According to court documents, it looks like Uber was having a hard time catching up to Waymo’s lead.  Google/Waymo had a six-year head start.  While Google started its program in 2009, Uber didn’t start its until 2015.  It’s no surprise then that Waymo’s technology is recognized as much better than Uber’s.

On average, a Google car can travel nearly 5,600 miles without driver intervention.  But as of this month, Uber has struggled to meet its target of 13 miles per intervention.

Reporters who have ridden in both company’s cars say that Waymo’s cars drive much better.  Uber’s cars are rough and jerky in comparison.  Waymo’s cars will come to a smooth stop when they sense a possible collision.  Uber’s cars, on the other hand, slam on the brakes, jerking passengers around in the process.

When you compare the two programs it becomes obvious that Uber’s self-driving capabilities are far inferior to Waymo’s.

Is Uber to Blame for This Accident?

Uber’s autonomous car program has been plagued with problems.  In San Francisco last year, several of its cars ran red lights.  San Francisco finally had enough and kicked them out.  That’s how they ended up in Arizona.  Arizona officials have taken pride in informing the public that they have put no restrictions on these self-driving car programs.  Well, now, maybe they should.

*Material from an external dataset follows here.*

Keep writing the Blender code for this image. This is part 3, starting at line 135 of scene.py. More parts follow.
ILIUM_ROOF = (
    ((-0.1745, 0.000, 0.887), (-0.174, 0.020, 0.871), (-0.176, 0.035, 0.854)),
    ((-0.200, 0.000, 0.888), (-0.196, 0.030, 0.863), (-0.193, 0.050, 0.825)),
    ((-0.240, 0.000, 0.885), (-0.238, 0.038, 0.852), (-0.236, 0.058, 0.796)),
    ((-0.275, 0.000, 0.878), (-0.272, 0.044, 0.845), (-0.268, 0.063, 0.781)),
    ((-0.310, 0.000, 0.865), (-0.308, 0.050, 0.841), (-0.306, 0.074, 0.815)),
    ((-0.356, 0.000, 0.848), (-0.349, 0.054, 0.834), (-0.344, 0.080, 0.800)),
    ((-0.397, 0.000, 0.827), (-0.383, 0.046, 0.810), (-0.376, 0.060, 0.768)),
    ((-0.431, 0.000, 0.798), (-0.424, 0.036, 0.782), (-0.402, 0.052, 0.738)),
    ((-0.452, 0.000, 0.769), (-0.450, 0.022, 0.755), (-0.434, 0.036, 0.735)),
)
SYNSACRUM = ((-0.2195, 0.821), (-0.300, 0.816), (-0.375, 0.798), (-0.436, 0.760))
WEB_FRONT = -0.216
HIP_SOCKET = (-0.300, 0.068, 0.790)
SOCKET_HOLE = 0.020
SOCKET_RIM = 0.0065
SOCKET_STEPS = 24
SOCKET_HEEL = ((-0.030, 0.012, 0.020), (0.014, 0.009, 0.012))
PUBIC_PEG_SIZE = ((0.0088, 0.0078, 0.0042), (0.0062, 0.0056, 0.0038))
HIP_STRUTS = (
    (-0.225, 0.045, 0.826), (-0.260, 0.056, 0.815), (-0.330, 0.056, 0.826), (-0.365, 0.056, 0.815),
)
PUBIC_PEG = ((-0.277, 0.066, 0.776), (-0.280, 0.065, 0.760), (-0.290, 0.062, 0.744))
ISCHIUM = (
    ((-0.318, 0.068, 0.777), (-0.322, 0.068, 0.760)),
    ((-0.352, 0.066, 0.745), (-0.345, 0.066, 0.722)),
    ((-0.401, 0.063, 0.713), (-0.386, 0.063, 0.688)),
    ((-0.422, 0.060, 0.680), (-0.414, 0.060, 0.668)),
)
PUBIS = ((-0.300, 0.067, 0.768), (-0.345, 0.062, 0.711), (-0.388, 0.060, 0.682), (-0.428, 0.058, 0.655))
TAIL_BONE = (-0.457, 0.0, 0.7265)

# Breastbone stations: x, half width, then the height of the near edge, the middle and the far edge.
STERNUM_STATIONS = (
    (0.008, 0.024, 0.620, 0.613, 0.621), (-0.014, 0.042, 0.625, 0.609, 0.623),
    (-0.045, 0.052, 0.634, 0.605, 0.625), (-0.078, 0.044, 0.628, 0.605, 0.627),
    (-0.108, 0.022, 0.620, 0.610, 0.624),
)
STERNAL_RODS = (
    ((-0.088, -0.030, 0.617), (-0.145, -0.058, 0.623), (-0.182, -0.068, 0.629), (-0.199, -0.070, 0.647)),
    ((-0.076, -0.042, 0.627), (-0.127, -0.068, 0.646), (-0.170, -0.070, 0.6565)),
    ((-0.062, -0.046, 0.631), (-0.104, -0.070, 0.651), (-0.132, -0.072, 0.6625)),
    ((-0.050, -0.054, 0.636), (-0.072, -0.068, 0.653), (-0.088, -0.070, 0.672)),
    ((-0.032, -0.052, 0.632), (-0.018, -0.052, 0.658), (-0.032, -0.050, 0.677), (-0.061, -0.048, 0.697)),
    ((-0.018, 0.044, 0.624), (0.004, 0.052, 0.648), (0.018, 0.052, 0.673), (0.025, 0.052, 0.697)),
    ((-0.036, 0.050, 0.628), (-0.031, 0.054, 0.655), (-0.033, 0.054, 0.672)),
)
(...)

Google kept its cars off the roads for years, taking its time to make sure they got it right.  Uber on the other hand, followed Travis Kalanick’s creed and put being first to market ahead of everything else.  Kalanick is famous for saying that “second place was first loser.”

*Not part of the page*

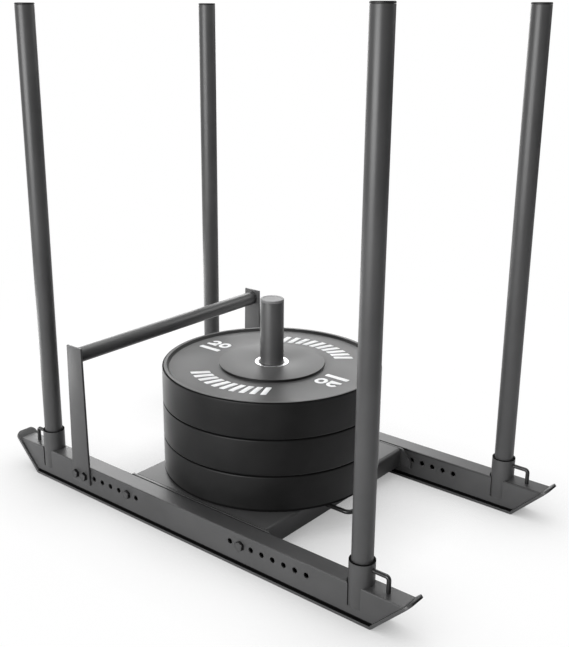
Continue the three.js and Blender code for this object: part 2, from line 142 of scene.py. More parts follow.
# A flat strip bent along a path: at each place a rounded rectangle, width along one direction and
# thickness along the path's normal. Both ends shrink in over the edge radius like a quarter circle.
def stripGrid(path, widths, acrossDirection, thickness, edge, steps=3):
    path = np.asarray(path, float)
    widths = np.broadcast_to(widths, len(path)).astype(float)
    distance = np.concatenate([[0], np.cumsum(np.linalg.norm(np.diff(path, axis=0), axis=1))])
    quarter = np.linspace(0, np.pi / 2, steps + 1)
    inFrom = edge * (1 - np.cos(quarter))
    clear = edge * meshSizes["clear"]
    inner = distance[(distance > clear) & (distance < distance[-1] - clear)]
    place = np.concatenate([inFrom, inner, distance[-1] - inFrom[::-1]])
    ease = np.concatenate([edge * (1 - np.sin(quarter)), 0 * inner, edge * (1 - np.sin(quarter[::-1]))])
    centre = np.stack([np.interp(place, distance, path[:, k]) for k in range(3)], -1)
    width = np.interp(place, distance, widths)
    ahead = np.gradient(path, distance, axis=0)
    ahead = np.stack([np.interp(place, distance, ahead[:, k]) for k in range(3)], -1)
    ahead /= np.linalg.norm(ahead, axis=1, keepdims=True)
    across = np.asarray(acrossDirection, float)
    normal = np.cross(across, ahead)
    angle = (np.arange(4)[:, None] * np.pi / 2 + quarter[None]).ravel()
    signs = np.repeat([[1, 1], [-1, 1], [-1, -1], [1, -1]], steps + 1, 0)
    roundness = edge - ease[:, None]
    wide = signs[:, 0] * (width[:, None] / 2 - edge) + roundness * np.cos(angle)
    thick = signs[:, 1] * (thickness / 2 - edge) + roundness * np.sin(angle)
    ring = centre[:, None] + wide[..., None] * across + thick[..., None] * normal[:, None]
    caps = np.repeat(centre[[0, -1], None], ring.shape[1], 1)
    return np.concatenate([caps[:1], ring, caps[1:]]), False, True


# A round rod along a path that lies in a plane: path + radius (cos(angle) side + sin(angle) planeNormal)
def rodGrid(path, planeNormal, radius, sideCount=24):
    path = np.asarray(path, float)
    ahead = np.gradient(path, axis=0)
    ahead /= np.linalg.norm(ahead, axis=1, keepdims=True)
    up = np.asarray(planeNormal, float)
    side = np.cross(up, ahead)
    angle = np.linspace(0, 2 * np.pi, sideCount, endpoint=False)[None, :, None]
    ring = path[:, None] + radius * (np.cos(angle) * side[:, None] + np.sin(angle) * up)
    caps = np.repeat(path[[0, -1], None], sideCount, 1)
    return np.concatenate([caps[:1], ring, caps[1:]]), False, True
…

The bottom line is, if Uber had put safety first, this accident probably wouldn’t have happened.  If Uber hired the most qualified people as safety drivers, this accident could most likely have been avoided.  If the woman who was the safety driver of this car had been paying attention, as she was supposed to do, this accident most likely wouldn’t have happened.

It’s a tricky situation for any company, and unfortunately it had to happen to Uber. Let’s just hope lawmakers learn from this incident and put their best foot forward in the future.